While the methods have been improved over the years; at its core, this is the basis for most
high speed storage on disk. SQL server data storage uses a modified version of OLE DB
(although this will change in the near future). Paradigms that work rarely change; they are just
improved.

SQL Server resides between the client and the database file(s) and handles all the
querying, reads, writes, caching as well as a multitude of other operations. Anytime there is an
abstraction layer between the client and server data, there is additional overhead. The incorrect
tuning of a SQL Server can ultimately result in a solution that becomes unusable. A file based
system is designed so each client accesses shared data from the network storage, so the
performance is based upon disk and server access as well as the design of the database. Both
SQL and file based systems are affected by data storage speed and capability. SQL Server is a
fantastic and sometimes amazing solution; but if the requirements do not dictate the need, then
a quality file based database is a much better choice, eliminating the complexity and the need
for specialized hardware and personnel while performing equally as well.

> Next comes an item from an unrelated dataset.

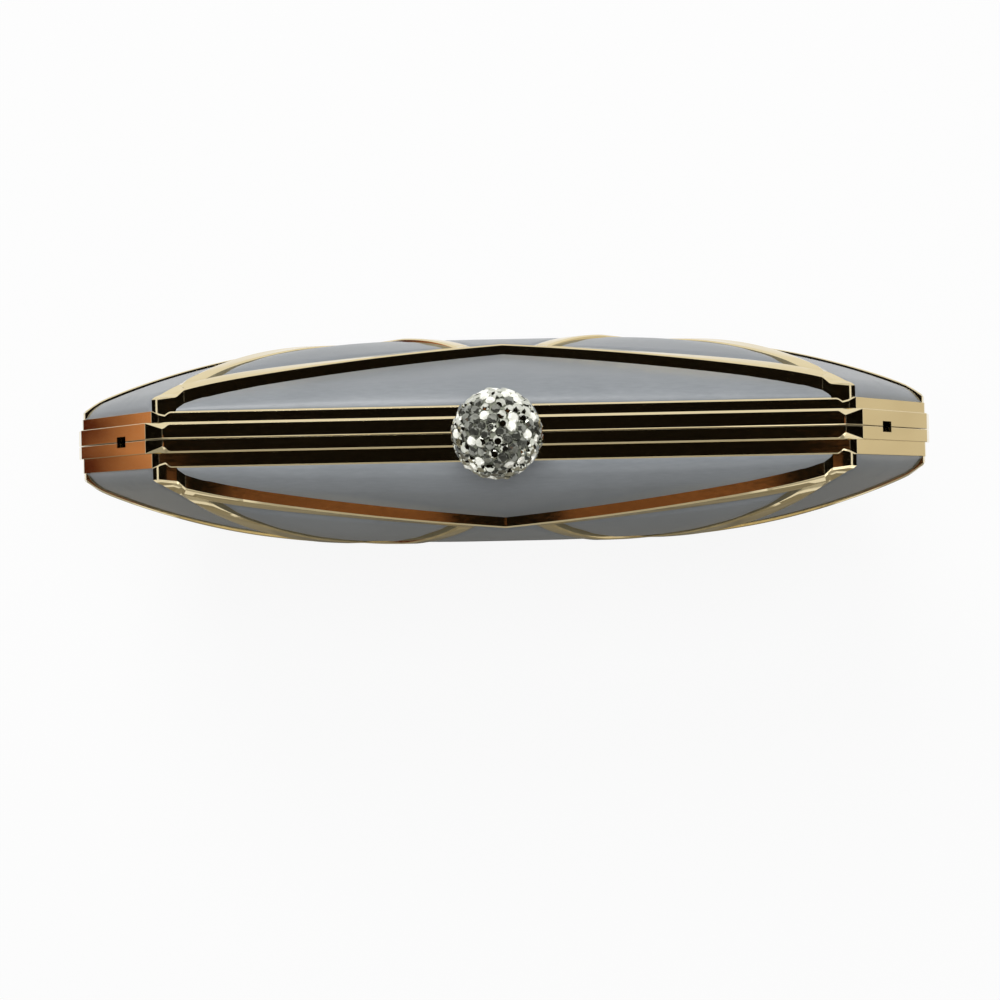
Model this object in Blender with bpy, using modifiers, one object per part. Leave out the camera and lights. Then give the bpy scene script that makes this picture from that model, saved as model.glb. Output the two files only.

A decision should be
based on features, technology, and the company that created the application instead of just the
platform or data structure.

When to Choose a SQL Based Solution

1. You have a competent DBA
2. Most of your applications are already SQL based (which means you should already have a
competent DBA)
3. You need to scale to hundreds or thousands of users utilizing load balancing and/or
redundancy
4. Your application is hosted and/or browser based and accesses the data remotely
5. You absolutely need to query or access the data outside of the application,.e.g. custom
reports, data mining, integrated data migration, etc.

The right solution comes from a firm understanding of business requirements, infrastructure,
industry, and current technology. SQL or non-SQL solutions can be equally viable. The key
determining factors should be product features, environment and infrastructure match,
reliability, performance, and the reputation of the company that builds it.